What is being asked
Set down each line from the one containing "Continue the OpenSCAD" to the one containing "faint handling haze.", inclusive, exactly as written and with nothing further.

Data for the task
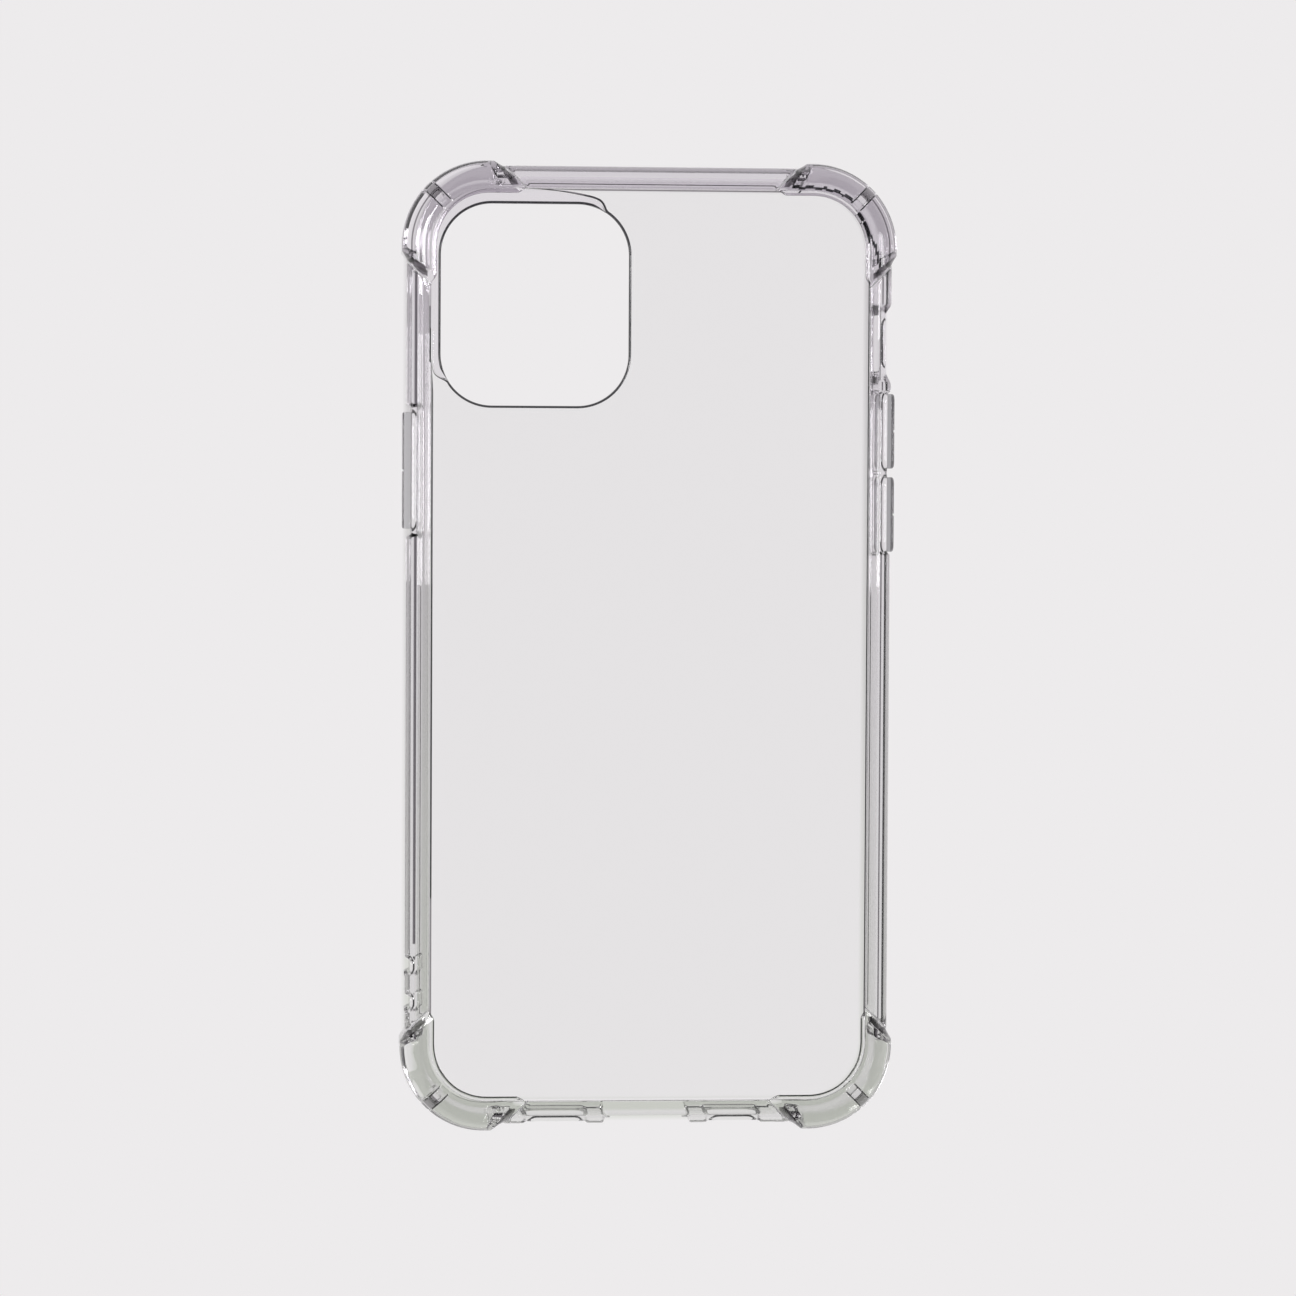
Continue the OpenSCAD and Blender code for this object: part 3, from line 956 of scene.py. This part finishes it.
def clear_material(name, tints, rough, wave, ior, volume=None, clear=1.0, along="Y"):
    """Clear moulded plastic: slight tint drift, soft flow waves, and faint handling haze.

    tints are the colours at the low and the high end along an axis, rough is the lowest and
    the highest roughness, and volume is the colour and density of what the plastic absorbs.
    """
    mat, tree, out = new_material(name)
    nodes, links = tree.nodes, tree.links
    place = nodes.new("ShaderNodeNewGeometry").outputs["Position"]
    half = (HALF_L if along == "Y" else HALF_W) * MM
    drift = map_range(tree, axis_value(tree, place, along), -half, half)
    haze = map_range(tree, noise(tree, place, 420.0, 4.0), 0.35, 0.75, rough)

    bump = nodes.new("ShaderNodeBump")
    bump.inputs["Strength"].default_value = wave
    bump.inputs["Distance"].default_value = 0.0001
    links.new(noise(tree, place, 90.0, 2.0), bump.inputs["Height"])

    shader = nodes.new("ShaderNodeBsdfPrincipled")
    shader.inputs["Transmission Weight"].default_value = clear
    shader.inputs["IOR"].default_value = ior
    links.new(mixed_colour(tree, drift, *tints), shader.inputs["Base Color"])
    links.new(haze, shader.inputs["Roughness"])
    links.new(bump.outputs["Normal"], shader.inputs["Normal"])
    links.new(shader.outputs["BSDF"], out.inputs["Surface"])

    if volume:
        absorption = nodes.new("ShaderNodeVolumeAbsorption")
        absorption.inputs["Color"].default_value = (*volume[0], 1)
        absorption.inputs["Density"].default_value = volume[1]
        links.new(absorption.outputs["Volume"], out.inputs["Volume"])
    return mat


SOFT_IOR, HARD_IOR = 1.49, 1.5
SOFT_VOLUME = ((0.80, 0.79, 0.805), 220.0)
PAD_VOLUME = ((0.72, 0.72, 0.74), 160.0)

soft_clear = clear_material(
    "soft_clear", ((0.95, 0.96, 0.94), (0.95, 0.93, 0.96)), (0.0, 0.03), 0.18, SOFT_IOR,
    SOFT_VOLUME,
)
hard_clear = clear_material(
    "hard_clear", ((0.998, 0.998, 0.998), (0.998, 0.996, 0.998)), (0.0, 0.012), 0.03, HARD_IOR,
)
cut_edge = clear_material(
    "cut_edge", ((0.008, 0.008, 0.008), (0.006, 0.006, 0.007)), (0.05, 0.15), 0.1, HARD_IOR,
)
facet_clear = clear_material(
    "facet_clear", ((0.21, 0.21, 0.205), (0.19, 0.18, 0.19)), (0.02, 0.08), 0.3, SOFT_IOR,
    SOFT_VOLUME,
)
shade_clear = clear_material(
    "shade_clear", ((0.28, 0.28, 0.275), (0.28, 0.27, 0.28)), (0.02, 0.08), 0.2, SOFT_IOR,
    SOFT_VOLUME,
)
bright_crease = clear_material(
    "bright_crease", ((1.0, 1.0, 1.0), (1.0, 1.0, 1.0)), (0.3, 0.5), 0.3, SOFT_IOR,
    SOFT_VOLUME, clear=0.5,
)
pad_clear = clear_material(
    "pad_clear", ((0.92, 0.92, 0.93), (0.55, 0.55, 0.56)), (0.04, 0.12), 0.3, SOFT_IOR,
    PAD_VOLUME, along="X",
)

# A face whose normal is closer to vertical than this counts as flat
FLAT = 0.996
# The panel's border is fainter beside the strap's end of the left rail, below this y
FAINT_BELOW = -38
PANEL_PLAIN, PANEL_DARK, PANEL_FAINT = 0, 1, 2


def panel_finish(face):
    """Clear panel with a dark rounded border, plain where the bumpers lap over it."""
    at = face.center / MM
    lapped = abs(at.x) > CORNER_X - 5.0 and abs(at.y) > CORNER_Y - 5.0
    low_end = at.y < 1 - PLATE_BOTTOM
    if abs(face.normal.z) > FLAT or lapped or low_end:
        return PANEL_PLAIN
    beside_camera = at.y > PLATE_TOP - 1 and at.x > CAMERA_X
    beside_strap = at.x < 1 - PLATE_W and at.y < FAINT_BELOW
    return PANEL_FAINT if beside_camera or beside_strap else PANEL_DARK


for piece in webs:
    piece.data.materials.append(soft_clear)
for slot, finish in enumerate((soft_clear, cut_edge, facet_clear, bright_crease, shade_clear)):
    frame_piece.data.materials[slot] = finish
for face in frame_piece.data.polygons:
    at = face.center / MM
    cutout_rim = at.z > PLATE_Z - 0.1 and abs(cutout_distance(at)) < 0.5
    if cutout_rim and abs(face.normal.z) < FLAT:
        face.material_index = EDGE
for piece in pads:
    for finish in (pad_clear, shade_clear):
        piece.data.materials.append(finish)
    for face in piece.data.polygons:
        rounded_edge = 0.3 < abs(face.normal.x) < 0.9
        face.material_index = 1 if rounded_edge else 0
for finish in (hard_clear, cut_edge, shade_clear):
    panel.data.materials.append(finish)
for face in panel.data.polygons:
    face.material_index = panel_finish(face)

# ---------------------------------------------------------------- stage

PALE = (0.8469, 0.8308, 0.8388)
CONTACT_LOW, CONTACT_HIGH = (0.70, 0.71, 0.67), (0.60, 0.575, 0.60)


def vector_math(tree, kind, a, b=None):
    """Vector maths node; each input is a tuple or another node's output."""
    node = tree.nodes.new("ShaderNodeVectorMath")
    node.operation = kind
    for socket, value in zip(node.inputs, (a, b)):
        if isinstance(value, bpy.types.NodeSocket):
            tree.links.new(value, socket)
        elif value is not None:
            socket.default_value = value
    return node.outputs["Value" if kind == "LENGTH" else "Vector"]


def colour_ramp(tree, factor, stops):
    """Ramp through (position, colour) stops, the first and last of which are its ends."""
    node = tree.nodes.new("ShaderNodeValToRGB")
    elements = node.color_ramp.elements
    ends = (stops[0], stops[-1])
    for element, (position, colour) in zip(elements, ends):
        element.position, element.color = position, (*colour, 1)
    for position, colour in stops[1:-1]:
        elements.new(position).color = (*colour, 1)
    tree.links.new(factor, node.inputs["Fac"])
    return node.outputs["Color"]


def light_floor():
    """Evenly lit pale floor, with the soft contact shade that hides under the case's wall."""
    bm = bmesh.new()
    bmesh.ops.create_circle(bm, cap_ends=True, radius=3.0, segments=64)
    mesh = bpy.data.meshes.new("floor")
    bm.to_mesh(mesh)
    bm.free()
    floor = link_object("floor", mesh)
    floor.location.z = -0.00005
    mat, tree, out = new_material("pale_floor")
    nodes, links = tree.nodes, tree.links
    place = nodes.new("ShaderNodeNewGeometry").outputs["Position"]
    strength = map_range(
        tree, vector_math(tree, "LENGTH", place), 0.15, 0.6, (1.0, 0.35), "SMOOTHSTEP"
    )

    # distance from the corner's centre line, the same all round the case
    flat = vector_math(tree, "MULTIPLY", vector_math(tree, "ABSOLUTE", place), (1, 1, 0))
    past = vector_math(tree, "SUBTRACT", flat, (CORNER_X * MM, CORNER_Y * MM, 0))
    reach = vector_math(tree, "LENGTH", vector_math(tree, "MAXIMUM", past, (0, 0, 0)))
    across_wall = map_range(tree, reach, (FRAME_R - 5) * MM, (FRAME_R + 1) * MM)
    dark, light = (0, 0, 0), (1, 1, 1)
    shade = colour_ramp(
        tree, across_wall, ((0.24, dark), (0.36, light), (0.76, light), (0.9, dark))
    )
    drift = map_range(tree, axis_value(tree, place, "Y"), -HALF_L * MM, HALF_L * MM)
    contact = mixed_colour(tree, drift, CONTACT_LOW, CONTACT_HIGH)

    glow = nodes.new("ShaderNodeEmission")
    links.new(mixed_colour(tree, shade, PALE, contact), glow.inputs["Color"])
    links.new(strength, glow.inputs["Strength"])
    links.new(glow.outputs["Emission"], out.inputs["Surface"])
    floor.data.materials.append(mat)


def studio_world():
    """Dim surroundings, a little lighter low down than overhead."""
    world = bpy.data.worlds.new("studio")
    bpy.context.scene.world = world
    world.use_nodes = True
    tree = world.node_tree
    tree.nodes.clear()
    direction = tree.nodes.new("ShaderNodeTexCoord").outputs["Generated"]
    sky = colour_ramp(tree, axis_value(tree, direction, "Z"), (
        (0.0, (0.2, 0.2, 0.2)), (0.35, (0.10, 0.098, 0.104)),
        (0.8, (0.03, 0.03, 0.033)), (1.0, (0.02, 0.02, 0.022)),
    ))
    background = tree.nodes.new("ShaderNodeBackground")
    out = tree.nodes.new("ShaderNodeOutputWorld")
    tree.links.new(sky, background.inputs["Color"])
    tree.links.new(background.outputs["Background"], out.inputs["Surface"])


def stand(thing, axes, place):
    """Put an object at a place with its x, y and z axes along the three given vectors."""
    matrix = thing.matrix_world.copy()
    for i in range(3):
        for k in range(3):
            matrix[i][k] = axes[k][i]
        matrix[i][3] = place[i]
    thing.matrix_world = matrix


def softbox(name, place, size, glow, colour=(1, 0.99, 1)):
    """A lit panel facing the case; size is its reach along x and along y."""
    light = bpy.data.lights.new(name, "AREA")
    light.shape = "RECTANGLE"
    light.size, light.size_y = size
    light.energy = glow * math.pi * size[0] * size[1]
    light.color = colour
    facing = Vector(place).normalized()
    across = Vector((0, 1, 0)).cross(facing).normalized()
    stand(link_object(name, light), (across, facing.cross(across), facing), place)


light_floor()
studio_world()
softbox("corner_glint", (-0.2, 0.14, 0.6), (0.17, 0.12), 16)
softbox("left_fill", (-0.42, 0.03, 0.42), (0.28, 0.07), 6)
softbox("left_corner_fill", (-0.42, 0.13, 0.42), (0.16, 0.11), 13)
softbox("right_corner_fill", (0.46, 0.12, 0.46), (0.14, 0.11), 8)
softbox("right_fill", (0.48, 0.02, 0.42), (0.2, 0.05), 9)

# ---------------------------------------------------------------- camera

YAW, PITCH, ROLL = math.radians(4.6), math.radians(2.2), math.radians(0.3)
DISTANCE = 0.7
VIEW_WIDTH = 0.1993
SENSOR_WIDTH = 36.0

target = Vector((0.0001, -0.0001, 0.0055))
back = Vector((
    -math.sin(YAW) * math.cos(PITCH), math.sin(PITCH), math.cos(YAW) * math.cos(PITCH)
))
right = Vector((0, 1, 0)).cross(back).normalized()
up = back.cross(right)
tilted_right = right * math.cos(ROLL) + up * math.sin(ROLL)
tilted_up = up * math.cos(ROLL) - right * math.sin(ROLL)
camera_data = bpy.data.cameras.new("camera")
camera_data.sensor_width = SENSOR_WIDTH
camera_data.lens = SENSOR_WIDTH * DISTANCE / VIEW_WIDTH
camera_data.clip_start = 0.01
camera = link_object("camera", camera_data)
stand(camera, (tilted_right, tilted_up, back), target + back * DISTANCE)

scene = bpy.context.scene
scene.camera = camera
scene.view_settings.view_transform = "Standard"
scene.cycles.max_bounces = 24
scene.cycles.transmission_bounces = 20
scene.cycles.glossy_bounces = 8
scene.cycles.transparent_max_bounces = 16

--

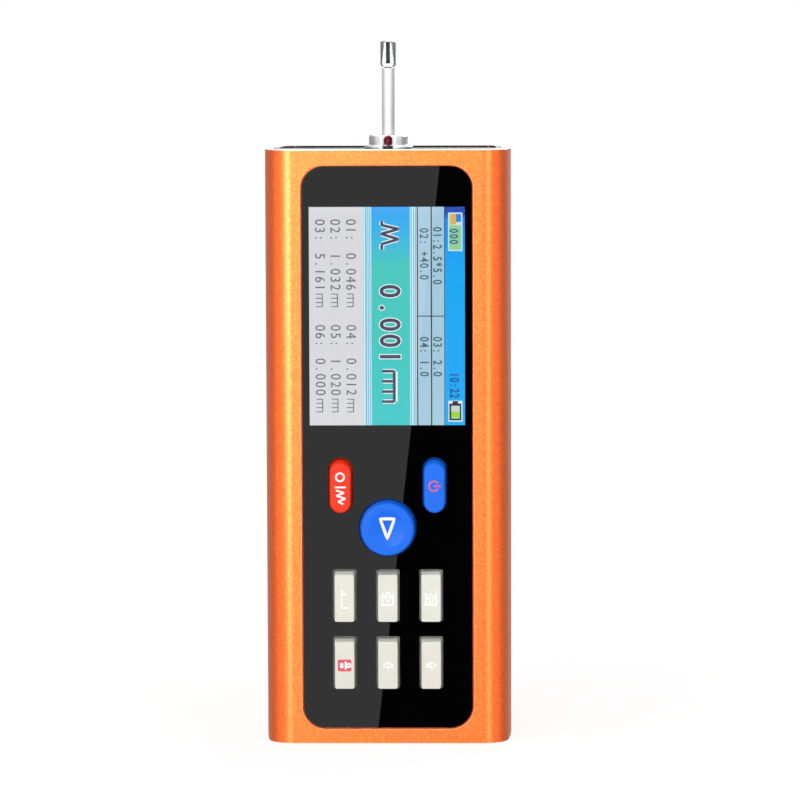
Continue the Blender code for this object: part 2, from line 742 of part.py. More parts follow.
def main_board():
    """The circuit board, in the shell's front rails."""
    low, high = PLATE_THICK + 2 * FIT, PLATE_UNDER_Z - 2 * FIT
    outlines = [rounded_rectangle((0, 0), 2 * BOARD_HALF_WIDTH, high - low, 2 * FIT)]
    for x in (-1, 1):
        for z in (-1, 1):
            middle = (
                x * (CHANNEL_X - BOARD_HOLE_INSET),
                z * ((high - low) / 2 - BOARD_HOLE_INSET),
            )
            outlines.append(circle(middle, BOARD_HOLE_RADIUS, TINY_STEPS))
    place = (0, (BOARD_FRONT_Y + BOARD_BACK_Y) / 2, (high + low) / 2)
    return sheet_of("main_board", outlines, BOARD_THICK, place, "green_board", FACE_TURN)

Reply
Continue the OpenSCAD and Blender code for this object: part 3, from line 956 of scene.py. This part finishes it.
def clear_material(name, tints, rough, wave, ior, volume=None, clear=1.0, along="Y"):
    """Clear moulded plastic: slight tint drift, soft flow waves, and faint handling haze.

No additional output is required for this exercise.